Copy out all of the data exactly as it appears.

(CAD and scene scripts)

>> start

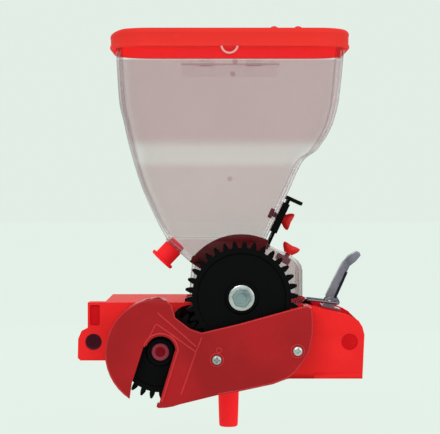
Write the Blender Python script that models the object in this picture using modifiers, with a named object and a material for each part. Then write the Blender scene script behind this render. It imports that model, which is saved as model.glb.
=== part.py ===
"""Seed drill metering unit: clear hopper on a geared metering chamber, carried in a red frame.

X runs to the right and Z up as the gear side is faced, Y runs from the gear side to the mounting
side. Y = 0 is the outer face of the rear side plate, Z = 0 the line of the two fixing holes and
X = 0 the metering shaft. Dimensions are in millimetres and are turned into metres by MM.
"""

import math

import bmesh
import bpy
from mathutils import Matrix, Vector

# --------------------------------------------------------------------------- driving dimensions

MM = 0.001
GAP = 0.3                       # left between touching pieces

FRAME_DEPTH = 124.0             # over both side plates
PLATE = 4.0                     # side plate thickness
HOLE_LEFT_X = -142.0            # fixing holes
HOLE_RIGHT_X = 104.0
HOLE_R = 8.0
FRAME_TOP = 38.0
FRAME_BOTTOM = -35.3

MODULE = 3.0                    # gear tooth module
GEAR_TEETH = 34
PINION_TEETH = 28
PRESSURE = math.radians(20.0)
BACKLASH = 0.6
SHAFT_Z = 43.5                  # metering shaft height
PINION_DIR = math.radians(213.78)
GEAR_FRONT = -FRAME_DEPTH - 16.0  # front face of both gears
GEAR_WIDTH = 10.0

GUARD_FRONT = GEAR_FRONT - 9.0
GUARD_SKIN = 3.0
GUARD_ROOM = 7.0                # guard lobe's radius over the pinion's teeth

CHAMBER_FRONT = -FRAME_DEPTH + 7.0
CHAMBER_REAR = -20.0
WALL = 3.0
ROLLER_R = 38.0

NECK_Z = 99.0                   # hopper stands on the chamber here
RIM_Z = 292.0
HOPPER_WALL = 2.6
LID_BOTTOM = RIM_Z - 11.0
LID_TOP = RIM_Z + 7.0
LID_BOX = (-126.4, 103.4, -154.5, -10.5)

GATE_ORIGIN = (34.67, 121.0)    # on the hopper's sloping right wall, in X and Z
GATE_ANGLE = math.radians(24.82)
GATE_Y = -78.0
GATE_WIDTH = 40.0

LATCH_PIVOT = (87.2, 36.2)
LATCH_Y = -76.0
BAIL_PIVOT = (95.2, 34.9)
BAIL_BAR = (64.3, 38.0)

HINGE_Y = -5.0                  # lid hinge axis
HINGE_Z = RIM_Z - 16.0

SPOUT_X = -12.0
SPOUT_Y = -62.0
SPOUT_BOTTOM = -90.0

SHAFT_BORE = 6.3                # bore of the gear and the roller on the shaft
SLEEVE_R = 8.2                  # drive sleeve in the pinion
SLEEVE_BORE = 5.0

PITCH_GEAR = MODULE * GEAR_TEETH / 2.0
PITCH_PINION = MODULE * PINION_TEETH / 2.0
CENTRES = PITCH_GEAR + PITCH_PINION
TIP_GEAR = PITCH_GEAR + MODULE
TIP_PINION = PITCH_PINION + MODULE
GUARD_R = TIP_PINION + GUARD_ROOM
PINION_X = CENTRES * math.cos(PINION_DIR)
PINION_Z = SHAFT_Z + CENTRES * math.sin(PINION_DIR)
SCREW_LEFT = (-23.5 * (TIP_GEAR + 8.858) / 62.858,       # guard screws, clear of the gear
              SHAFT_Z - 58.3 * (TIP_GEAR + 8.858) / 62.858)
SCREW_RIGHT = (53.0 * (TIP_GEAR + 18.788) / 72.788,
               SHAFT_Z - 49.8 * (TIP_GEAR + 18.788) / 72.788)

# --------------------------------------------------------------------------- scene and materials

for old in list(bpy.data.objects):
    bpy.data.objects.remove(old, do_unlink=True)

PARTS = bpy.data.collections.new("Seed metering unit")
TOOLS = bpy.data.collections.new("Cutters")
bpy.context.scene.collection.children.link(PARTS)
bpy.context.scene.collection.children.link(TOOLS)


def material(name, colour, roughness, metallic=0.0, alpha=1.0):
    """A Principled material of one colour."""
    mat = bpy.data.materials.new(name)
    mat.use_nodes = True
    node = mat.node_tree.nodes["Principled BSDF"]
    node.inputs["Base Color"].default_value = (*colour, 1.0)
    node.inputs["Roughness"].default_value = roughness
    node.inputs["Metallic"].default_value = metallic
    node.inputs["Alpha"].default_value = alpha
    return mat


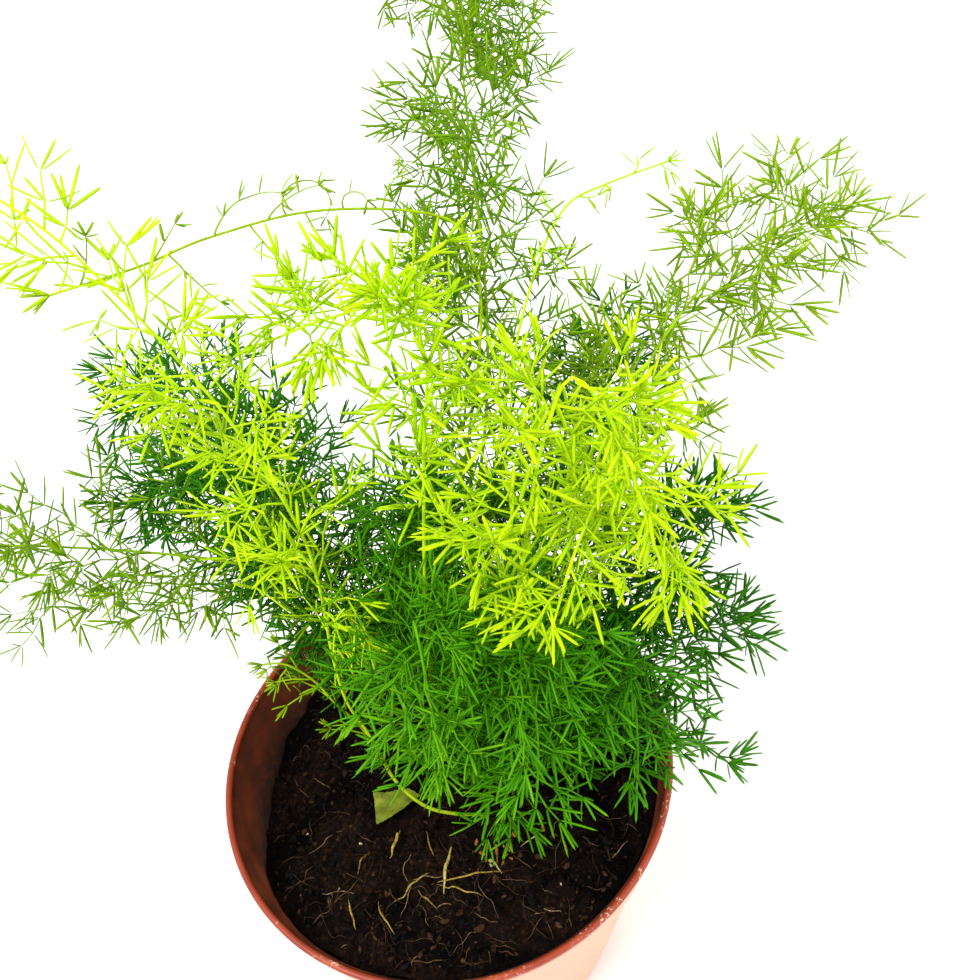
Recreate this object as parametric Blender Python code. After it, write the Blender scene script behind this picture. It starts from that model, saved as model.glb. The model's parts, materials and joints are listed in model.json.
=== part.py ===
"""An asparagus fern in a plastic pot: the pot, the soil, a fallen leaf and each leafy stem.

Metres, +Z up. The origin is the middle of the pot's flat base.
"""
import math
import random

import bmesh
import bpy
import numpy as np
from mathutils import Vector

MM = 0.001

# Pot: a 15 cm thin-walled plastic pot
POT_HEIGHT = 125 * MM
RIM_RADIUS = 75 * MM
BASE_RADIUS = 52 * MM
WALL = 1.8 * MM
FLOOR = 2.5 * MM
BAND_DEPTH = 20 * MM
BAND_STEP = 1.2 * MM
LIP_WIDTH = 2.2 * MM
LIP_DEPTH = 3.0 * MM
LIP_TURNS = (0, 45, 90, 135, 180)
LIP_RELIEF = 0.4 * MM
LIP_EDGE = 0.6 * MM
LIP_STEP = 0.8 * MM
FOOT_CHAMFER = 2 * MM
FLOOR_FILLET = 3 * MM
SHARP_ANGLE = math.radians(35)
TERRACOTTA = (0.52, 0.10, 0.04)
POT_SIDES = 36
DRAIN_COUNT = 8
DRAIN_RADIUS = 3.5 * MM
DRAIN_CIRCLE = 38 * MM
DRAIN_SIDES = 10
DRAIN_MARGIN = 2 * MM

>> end

OUTPUT FOR THIS TASK:
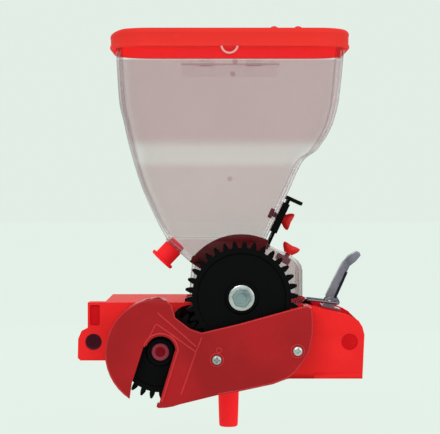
Write the Blender Python script that models the object in this picture using modifiers, with a named object and a material for each part. Then write the Blender scene script behind this render. It imports that model, which is saved as model.glb.
=== part.py ===
"""Seed drill metering unit: clear hopper on a geared metering chamber, carried in a red frame.

X runs to the right and Z up as the gear side is faced, Y runs from the gear side to the mounting
side. Y = 0 is the outer face of the rear side plate, Z = 0 the line of the two fixing holes and
X = 0 the metering shaft. Dimensions are in millimetres and are turned into metres by MM.
"""

import math

import bmesh
import bpy
from mathutils import Matrix, Vector

# --------------------------------------------------------------------------- driving dimensions

MM = 0.001
GAP = 0.3                       # left between touching pieces

FRAME_DEPTH = 124.0             # over both side plates
PLATE = 4.0                     # side plate thickness
HOLE_LEFT_X = -142.0            # fixing holes
HOLE_RIGHT_X = 104.0
HOLE_R = 8.0
FRAME_TOP = 38.0
FRAME_BOTTOM = -35.3

MODULE = 3.0                    # gear tooth module
GEAR_TEETH = 34
PINION_TEETH = 28
PRESSURE = math.radians(20.0)
BACKLASH = 0.6
SHAFT_Z = 43.5                  # metering shaft height
PINION_DIR = math.radians(213.78)
GEAR_FRONT = -FRAME_DEPTH - 16.0  # front face of both gears
GEAR_WIDTH = 10.0

GUARD_FRONT = GEAR_FRONT - 9.0
GUARD_SKIN = 3.0
GUARD_ROOM = 7.0                # guard lobe's radius over the pinion's teeth

CHAMBER_FRONT = -FRAME_DEPTH + 7.0
CHAMBER_REAR = -20.0
WALL = 3.0
ROLLER_R = 38.0

NECK_Z = 99.0                   # hopper stands on the chamber here
RIM_Z = 292.0
HOPPER_WALL = 2.6
LID_BOTTOM = RIM_Z - 11.0
LID_TOP = RIM_Z + 7.0
LID_BOX = (-126.4, 103.4, -154.5, -10.5)

GATE_ORIGIN = (34.67, 121.0)    # on the hopper's sloping right wall, in X and Z
GATE_ANGLE = math.radians(24.82)
GATE_Y = -78.0
GATE_WIDTH = 40.0

LATCH_PIVOT = (87.2, 36.2)
LATCH_Y = -76.0
BAIL_PIVOT = (95.2, 34.9)
BAIL_BAR = (64.3, 38.0)

HINGE_Y = -5.0                  # lid hinge axis
HINGE_Z = RIM_Z - 16.0

SPOUT_X = -12.0
SPOUT_Y = -62.0
SPOUT_BOTTOM = -90.0

SHAFT_BORE = 6.3                # bore of the gear and the roller on the shaft
SLEEVE_R = 8.2                  # drive sleeve in the pinion
SLEEVE_BORE = 5.0

PITCH_GEAR = MODULE * GEAR_TEETH / 2.0
PITCH_PINION = MODULE * PINION_TEETH / 2.0
CENTRES = PITCH_GEAR + PITCH_PINION
TIP_GEAR = PITCH_GEAR + MODULE
TIP_PINION = PITCH_PINION + MODULE
GUARD_R = TIP_PINION + GUARD_ROOM
PINION_X = CENTRES * math.cos(PINION_DIR)
PINION_Z = SHAFT_Z + CENTRES * math.sin(PINION_DIR)
SCREW_LEFT = (-23.5 * (TIP_GEAR + 8.858) / 62.858,       # guard screws, clear of the gear
              SHAFT_Z - 58.3 * (TIP_GEAR + 8.858) / 62.858)
SCREW_RIGHT = (53.0 * (TIP_GEAR + 18.788) / 72.788,
               SHAFT_Z - 49.8 * (TIP_GEAR + 18.788) / 72.788)

# --------------------------------------------------------------------------- scene and materials

for old in list(bpy.data.objects):
    bpy.data.objects.remove(old, do_unlink=True)

PARTS = bpy.data.collections.new("Seed metering unit")
TOOLS = bpy.data.collections.new("Cutters")
bpy.context.scene.collection.children.link(PARTS)
bpy.context.scene.collection.children.link(TOOLS)


def material(name, colour, roughness, metallic=0.0, alpha=1.0):
    """A Principled material of one colour."""
    mat = bpy.data.materials.new(name)
    mat.use_nodes = True
    node = mat.node_tree.nodes["Principled BSDF"]
    node.inputs["Base Color"].default_value = (*colour, 1.0)
    node.inputs["Roughness"].default_value = roughness
    node.inputs["Metallic"].default_value = metallic
    node.inputs["Alpha"].default_value = alpha
    return mat


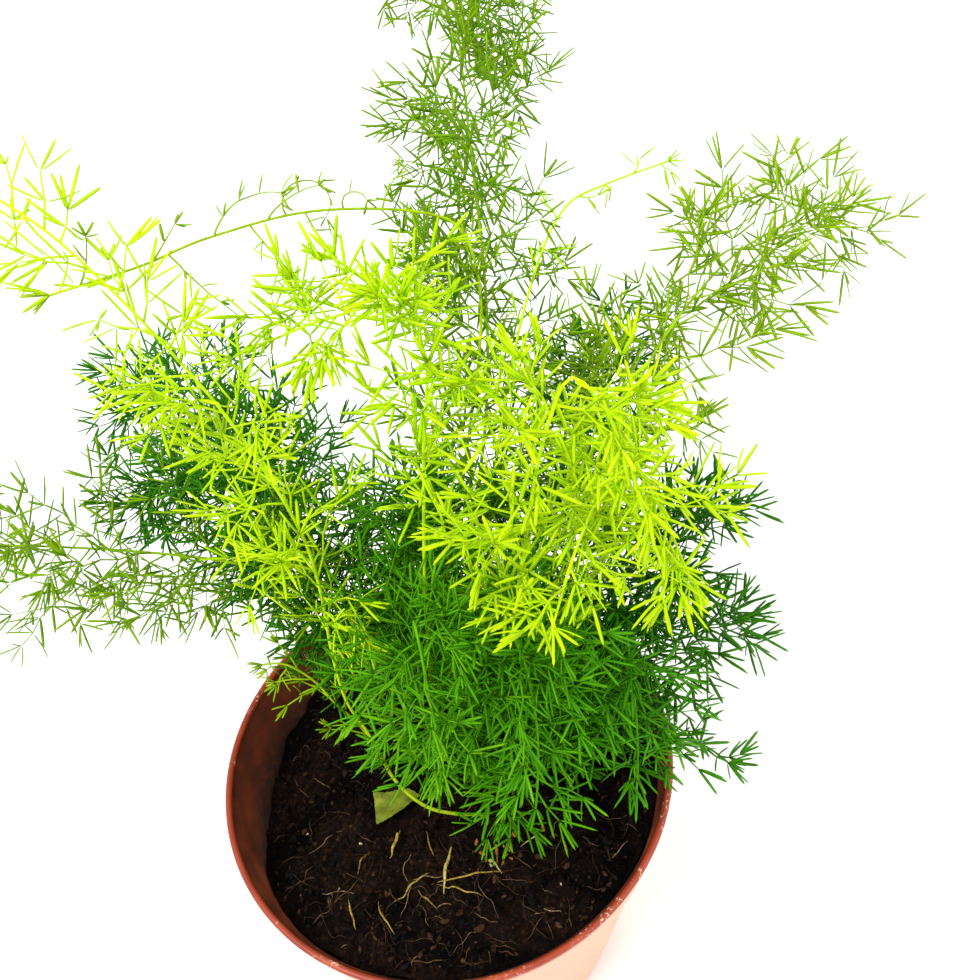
Recreate this object as parametric Blender Python code. After it, write the Blender scene script behind this picture. It starts from that model, saved as model.glb. The model's parts, materials and joints are listed in model.json.
=== part.py ===
"""An asparagus fern in a plastic pot: the pot, the soil, a fallen leaf and each leafy stem.

Metres, +Z up. The origin is the middle of the pot's flat base.
"""
import math
import random

import bmesh
import bpy
import numpy as np
from mathutils import Vector

MM = 0.001

# Pot: a 15 cm thin-walled plastic pot
POT_HEIGHT = 125 * MM
RIM_RADIUS = 75 * MM
BASE_RADIUS = 52 * MM
WALL = 1.8 * MM
FLOOR = 2.5 * MM
BAND_DEPTH = 20 * MM
BAND_STEP = 1.2 * MM
LIP_WIDTH = 2.2 * MM
LIP_DEPTH = 3.0 * MM
LIP_TURNS = (0, 45, 90, 135, 180)
LIP_RELIEF = 0.4 * MM
LIP_EDGE = 0.6 * MM
LIP_STEP = 0.8 * MM
FOOT_CHAMFER = 2 * MM
FLOOR_FILLET = 3 * MM
SHARP_ANGLE = math.radians(35)
TERRACOTTA = (0.52, 0.10, 0.04)
POT_SIDES = 36
DRAIN_COUNT = 8
DRAIN_RADIUS = 3.5 * MM
DRAIN_CIRCLE = 38 * MM
DRAIN_SIDES = 10
DRAIN_MARGIN = 2 * MM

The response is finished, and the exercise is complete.